The company celebrated their 300th anniversary in 2009 at its foundry. Now listed as a World Heritage Site, Coalbookdale was recognised as the first place in the world where iron ore was smelted with coke instead of charcoal. This was an innovation that ignited the Industrial Revolution and literally changed the world. 

But they weren’t ready to slow down! In 2011 came the creation of the AGA Total Control, the first ever fully programmable model which included an on/off switch. This award-winning model displays a simple to use touch-screen panel which allows users to determine which part of the cooker is turned on, meaning heat is able to be channelled to each open and each hotplate separately..

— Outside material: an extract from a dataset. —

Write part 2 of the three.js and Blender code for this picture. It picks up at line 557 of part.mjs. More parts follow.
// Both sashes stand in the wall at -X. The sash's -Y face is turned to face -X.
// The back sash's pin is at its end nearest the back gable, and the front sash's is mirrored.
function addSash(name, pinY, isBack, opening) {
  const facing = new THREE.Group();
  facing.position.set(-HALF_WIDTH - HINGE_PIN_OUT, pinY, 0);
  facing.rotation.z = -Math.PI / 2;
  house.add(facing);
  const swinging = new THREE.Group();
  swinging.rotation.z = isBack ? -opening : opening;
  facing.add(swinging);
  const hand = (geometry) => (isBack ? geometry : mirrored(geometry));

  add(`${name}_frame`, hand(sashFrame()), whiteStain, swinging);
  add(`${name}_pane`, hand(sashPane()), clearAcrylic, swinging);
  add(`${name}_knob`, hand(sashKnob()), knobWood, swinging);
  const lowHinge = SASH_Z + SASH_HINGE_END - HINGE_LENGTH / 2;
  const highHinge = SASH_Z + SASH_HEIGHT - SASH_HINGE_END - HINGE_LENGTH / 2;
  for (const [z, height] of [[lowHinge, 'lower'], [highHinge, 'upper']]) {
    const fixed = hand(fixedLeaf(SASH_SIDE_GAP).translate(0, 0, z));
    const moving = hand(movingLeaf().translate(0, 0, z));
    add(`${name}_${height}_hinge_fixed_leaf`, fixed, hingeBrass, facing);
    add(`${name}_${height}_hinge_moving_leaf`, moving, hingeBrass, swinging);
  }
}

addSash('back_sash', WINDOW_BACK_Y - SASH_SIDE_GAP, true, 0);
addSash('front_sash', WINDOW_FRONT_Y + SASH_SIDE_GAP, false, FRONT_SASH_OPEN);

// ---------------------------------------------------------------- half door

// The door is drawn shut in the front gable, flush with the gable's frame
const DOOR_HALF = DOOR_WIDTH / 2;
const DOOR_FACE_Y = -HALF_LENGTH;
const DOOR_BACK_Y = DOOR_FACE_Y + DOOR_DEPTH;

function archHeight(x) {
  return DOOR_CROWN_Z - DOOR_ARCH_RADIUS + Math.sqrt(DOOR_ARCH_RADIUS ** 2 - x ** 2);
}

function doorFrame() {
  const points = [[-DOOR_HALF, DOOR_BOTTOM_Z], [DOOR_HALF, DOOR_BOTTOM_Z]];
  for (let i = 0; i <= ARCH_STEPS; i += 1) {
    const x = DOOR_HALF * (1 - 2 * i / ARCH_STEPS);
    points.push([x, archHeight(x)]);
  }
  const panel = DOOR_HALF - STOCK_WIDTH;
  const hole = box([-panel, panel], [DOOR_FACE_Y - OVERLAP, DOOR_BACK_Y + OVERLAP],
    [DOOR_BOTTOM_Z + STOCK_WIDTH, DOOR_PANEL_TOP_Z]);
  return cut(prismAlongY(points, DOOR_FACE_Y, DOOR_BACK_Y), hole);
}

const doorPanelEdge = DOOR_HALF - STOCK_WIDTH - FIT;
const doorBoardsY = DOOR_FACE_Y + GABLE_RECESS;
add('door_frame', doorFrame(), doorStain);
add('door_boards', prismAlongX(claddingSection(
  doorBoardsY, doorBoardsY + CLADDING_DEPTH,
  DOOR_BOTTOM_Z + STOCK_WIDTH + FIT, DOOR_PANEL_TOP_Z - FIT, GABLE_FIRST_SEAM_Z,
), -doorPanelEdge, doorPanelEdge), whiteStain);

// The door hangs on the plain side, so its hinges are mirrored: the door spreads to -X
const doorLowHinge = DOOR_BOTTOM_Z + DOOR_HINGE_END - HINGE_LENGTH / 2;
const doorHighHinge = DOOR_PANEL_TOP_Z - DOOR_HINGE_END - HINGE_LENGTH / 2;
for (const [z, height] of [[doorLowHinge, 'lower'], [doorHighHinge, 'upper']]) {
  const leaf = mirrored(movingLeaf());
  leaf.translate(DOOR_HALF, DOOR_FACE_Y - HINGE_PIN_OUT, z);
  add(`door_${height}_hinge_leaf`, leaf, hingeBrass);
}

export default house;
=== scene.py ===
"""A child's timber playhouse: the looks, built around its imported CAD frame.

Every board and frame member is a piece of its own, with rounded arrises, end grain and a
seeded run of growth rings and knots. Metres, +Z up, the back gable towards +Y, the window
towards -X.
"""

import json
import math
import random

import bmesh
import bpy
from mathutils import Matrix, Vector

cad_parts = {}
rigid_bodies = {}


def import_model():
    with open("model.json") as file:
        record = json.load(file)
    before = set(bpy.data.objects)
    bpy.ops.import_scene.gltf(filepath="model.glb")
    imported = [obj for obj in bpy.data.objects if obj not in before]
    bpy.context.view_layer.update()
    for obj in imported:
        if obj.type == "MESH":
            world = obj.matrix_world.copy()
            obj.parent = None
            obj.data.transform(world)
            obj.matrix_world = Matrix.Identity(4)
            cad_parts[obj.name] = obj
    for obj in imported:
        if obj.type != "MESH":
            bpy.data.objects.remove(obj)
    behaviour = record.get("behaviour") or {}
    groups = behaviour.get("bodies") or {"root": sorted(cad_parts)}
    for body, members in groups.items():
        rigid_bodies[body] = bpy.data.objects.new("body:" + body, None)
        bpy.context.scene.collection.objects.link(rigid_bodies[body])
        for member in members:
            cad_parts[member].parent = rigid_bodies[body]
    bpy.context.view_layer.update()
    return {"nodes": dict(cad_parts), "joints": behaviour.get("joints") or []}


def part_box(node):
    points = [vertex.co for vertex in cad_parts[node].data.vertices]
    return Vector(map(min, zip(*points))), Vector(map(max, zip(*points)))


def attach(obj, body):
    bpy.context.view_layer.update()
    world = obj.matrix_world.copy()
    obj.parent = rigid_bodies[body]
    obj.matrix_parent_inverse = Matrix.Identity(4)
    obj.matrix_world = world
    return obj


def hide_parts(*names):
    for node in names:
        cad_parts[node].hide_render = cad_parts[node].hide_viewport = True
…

Modern AGA’s are still made in exactly the same way as they have always been. Putting it simply, molten iron is poured into moulds. This straightforward method gives the castings a characteristic surface. Each one is individual which sets the AGA apart from the universal mass-produced sameness.

While many and most cookers are sprayed in very quickly, the AGA’s many protective coats of glazed vitreous enamel can take up to three days to administer. It is this enamelling that helps to ensure the working life of an AGA cooker is gauged in decades, not in years.

It goes without saying that the present day AGA also contains the latest state-of-the-art technology and is subject to stringent quality controls and conformity to the current environmental standards. Every component of an AGA cooker – and there are quite a few – is meticulously tested and colour verified before it leaves the factory in Shropshire. This is Great British manufacturing at its very best.

We didn’t even know where to begin with AGA. Now we have the full picture and history, we do know exactly where we bet our money on this luxury brand and we are proud to say that we happily incorporate AGA cookers into our bespoke kitchen designs.  It is either holding a place in your heart or on your wish-list! Well, decision time?